No. I'm saying that if a 51% attack is practically impossible today, the increasing amount of energy consumed to secure the same amount of transactions is wasted. It's also a sign that the system is broken because the amount of energy consumed has no practical impact on security. Reasoning otherwise would suggest it is justified to consume infinite energy because that would be infinitely secure.


>a 51% attack is practically impossible today

It appears you think a 51% attack is when an external agent attempts to out hash the network. This is only one type of 51% attack.

A 51% attack means there is a almost equal amount of hash rate being applied to two divergent, consensus equivalent chains. This can happen in above scenario or when existing miners attempt to reorg blocks (See ETC 51% attack) There is nothing stopping this behavior from occurring at any point in time.
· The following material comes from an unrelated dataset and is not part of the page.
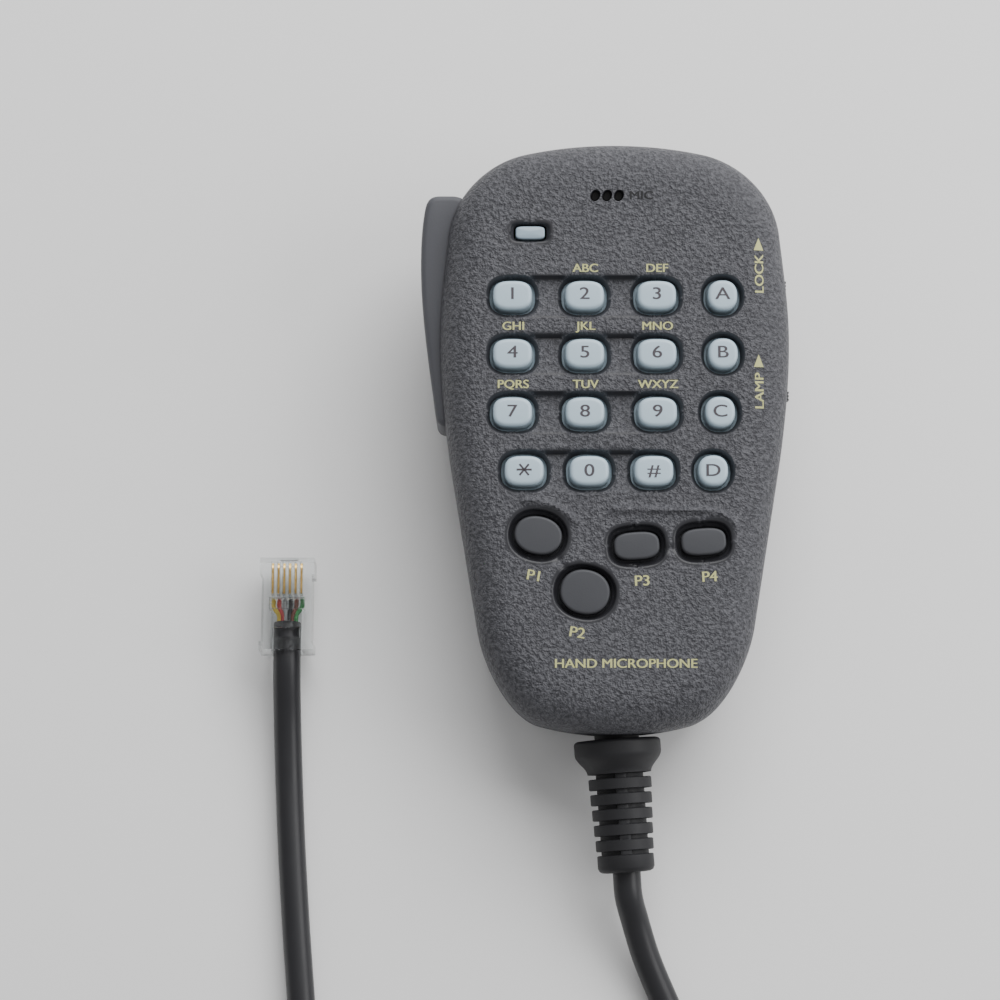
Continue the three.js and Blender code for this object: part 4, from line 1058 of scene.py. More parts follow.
def build_bar():
    """The press-to-talk bar, with a round knuckle about its pivot pin."""
    part = slab(bar_outline(), BAR_BACK, BAR_FRONT, 1.1, 1.1, 0.12, 7)
    heights = np.linspace(BAR_BACK + 0.1, BAR_FRONT - 0.1, 4)
    knuckle = tube(np.column_stack([np.tile(PIVOT, (4, 1)), heights]), 2.1, 32)
    matte = plastic("talk_bar_grey", (0.09, 0.092, 0.104), 0.5, 0.2, 3300.0, 0.35)
    case_piece("talk_bar", gather([part, knuckle]), "ptt", "bar_plastic", matte, ["ptt_bar"], sharp=50)


def rounded_block(centre, half, power=5.0, count=36, rows=15):
    """A superellipsoid: |x/a|^n + |y/b|^n + |z/c|^n = 1 on two angles."""
    def to_power(t):
        """|t|^(2/n) with the sign of t."""
        return np.sign(t) * np.abs(t) ** (2 / power)
    u = np.linspace(0, 2 * np.pi, count, endpoint=False)
    v = np.linspace(-np.pi / 2, np.pi / 2, rows + 2)[1:-1]
    flat, rise = to_power(np.cos(v))[:, None], to_power(np.sin(v))[:, None]
    ring = np.stack([flat * to_power(np.cos(u))[None], flat * to_power(np.sin(u))[None],
                     np.broadcast_to(rise, (rows, count))], -1)
    verts, faces = lofted(ring)
    verts[-2], verts[-1] = (0, 0, -1), (0, 0, 1)
    return verts * half + centre, faces


def build_slides():
    """The lock and lamp slides: a stem, a plate behind the wall and three grip ribs."""
    dark = plastic("slide_plastic", (0.028, 0.028, 0.032), 0.42, 0.2, 4000.0, 0.25)
    for name, y in SLIDES:
        x = half_width_at(y)
        parts = [rounded_block((x - 2.0, y, 0), (2.65, 1.05, 1.7), 6.0),
                 rounded_block((x - 4.2, y, 0), (0.8, 3.2, 2.8), 8.0)]
        parts += [rounded_block((x + 0.5, y + 0.62 * k, 0), (0.32, 0.2, 1.35), 4.0, 20, 9)
                  for k in (-1, 0, 1)]
        case_piece(name + "_nub", gather(parts), name, "black_plastic", dark, [name + "_slide"], sharp=60)


def build_end_keys():
    """The up and down keys: a block, a flange and a ridge, bent along the crown by x^2 / 2R and
    turned about the crown's middle."""
    dark = plastic("end_key_plastic", (0.055, 0.056, 0.062), 0.42, 0.2, 4000.0, 0.25)
    z, middle = -0.3, HALF_HEIGHT - CROWN_RADIUS
    for name, side in (("up", 1), ("down", -1)):
        verts, faces = gather([
            rounded_block((0, HALF_HEIGHT - 2.0, z), (4.3, 1.75, 2.1), 7.0, 64, 25),
            rounded_block((0, HALF_HEIGHT - 3.3, z), (5.2, 0.68, 3.0), 9.0, 48, 11),
            rounded_block((0, HALF_HEIGHT - 0.28, z), (2.2, 0.16, 0.28), 3.0, 24, 9)])
        verts[:, 1] -= verts[:, 0] ** 2 / (2 * CROWN_RADIUS) + middle
        part = placed((verts, faces), 0, middle, -side * math.degrees(END_KEY_ANGLE))
        case_piece(name + "_button", part, name + "_key_cap", "case_plastic", dark, [name + "_key"], sharp=60)


# ------------------------------------------------------------------ back: stud and screws

def turned_part(profile, x, y, sides=72):
    """A closed profile of (radius, z) carried round a vertical axis."""
    p = np.asarray(profile, float)
    a = np.linspace(0, 2 * np.pi, sides, endpoint=False)
    ring = np.stack([x + p[:, :1] * np.cos(a), y + p[:, :1] * np.sin(a),
                     np.broadcast_to(p[:, 1:], (len(p), sides))], -1)
    faces = ring_faces(len(p), sides)
    k = np.arange(sides)
    last = (len(p) - 1) * sides
    faces += np.stack([last + k, last + (k + 1) % sides, (k + 1) % sides, k], -1).tolist()
    return ring.reshape(-1, 3), faces


def build_stud():
    """The hanger stud: a counterbored head with rounded rims, a hollow neck and a flared foot."""
    base, head = -BACK_DEPTH - 0.02, STUD_FACE + 2.4
    profile = [(1.8, STUD_FACE + 2.1), (3.5, STUD_FACE + 2.1), (3.5, STUD_FACE + 0.25), (3.75, STUD_FACE)]
    quarter = np.linspace(0, np.pi / 2, 7)
    profile += [(STUD_HEAD - 0.5 + 0.5 * math.sin(a), STUD_FACE + 0.5 - 0.5 * math.cos(a)) for a in quarter]
    profile += [(STUD_HEAD - 0.5 + 0.5 * math.cos(a), head - 0.5 + 0.5 * math.sin(a)) for a in quarter]
    profile += [(5.2, head + 0.25)]
    profile += [(4.2 + 0.7 * (1 - math.sin(a)), head + 0.3 + 0.7 * (1 - math.cos(a))) for a in quarter]
    profile += [(4.2, base - 0.8), (4.35, base - 0.35), (4.7, base - 0.08), (5.1, base), (1.8, base)]
    satin = plastic("stud_black", (0.03, 0.03, 0.034), 0.4, 0.2, 3600.0, 0.3)
    case_piece("stud", turned_part(profile, 0, STUD_Y), ROOT, "stud_plastic", satin, ["hanger_stud"],
               sharp=35, outward=True)


def screw_part(x, y, z, head, height, shank, length, pitch=0.7):
    """A screw, head down. The head's face sinks into a cross where |u| or |v| is small and the
    radius is inside the arm; the thread is a radius that swings once for each pitch."""
    sides = 96
    a = np.linspace(0, 2 * np.pi, sides, endpoint=False)
    radii = np.linspace(0.06, 0.88, 22) * head
    u, v = radii[:, None] * np.cos(a), radii[:, None] * np.sin(a)
    across = np.minimum(np.abs(u), np.abs(v))
    blade = np.clip((0.2 * head - across) / (0.07 * head), 0, 1)
    arm = np.clip((0.68 * head - radii[:, None]) / (0.1 * head), 0, 1)
    dome = 0.16 * head * (radii[:, None] / head) ** 2
    rings = [np.stack([u, v, dome + blade * arm * height * 0.55], -1)]
    rim = [(head * (0.88 + 0.12 * math.sin(t)), 0.16 * head * 0.78 + height * 0.28 * (1 - math.cos(t)))
           for t in np.linspace(0.2, np.pi / 2, 5)]
    rim += [(head, height - 0.05), (head - 0.08, height), (shank, height + 0.05)]
    rings += [np.stack([r * np.cos(a), r * np.sin(a), np.full(sides, h)], -1)[None] for r, h in rim]
    rows = int((length - height) / pitch * 8)
    h = np.linspace(height + 0.1, length, rows)[:, None]
    depth = 0.16 * shank * np.clip((h - height) / pitch, 0, 1)
    r = shank - depth * (0.5 + 0.5 * np.cos(2 * np.pi * h / pitch - a[None]))
    rings.append(np.stack([r * np.cos(a), r * np.sin(a), np.broadcast_to(h, r.shape)], -1))
    verts, faces = lofted(np.vstack(rings))
    return verts + [x, y, z], faces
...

The only check on this behavior is the cost to rewrite history, decrease this cost, and you increase the profitability of such attacks.


Is the American military wasteful because it provides too much security? How much should it be reduced to provide sufficient security? This is a legitimate question/ I don't have an opinion either way - but it seems to be a fair corollary.


Unlike bitcoin, every person in the US has an (more or less) equal vote to help decide that. Congress's job is literally to decide whether to spend more money on military, among other things.

And also unlike bitcoin, when you pay the salary of 450k+ soldiers, among other jobs and such created, that's likely a lot better for the economy than random people converting electricity into crypto tokens. What does bitcoin provide in terms of add-on benefits like jobs? The ability for power companies to maximize profits by having their supply used more fully?

Edit: Additionally, you can argue that the US army does not provide too much security, because it doesn't take someone more than a few seconds to look at the world and see the world is not 100% safe. There are numerous areas such that, if money was not a concern, could be made safer and more profitable by adding more security. Creating infinite trust in bitcoin would... do what exactly? Let nerds buy drugs on the internet?


> And also unlike bitcoin, when you pay the salary of 450k+ soldiers, among other jobs and such created, that's likely a lot better for the economy than random people converting electricity into crypto tokens.

Jobs are only useful if they waste people's time? Mining is a job. Mining can also become green much faster than constantly moving around millions of tons of vehicles can.

> Additionally, you can argue that the US army does not provide too much security, because it doesn't take someone more than a few seconds to look at the world and see the world is not 100% safe.

I would argue it decreases security, with all the wars and disruption it caused in the last decades.


Some would argue that it fixes the economic system so that we won't have booms and busts anymore and can start seeing capitalism in action proper. That seems to be a worthwhile investment, and may even help prevent wars (which are often financed by currency debasement).


You could generalize that to "the vast majority of all waking time used by humanity is completely wasted on irrelevant tasks and inefficiencies."


Good spot. Can I add photo-realistic GANs to the list of totally fucking useless computing tasks?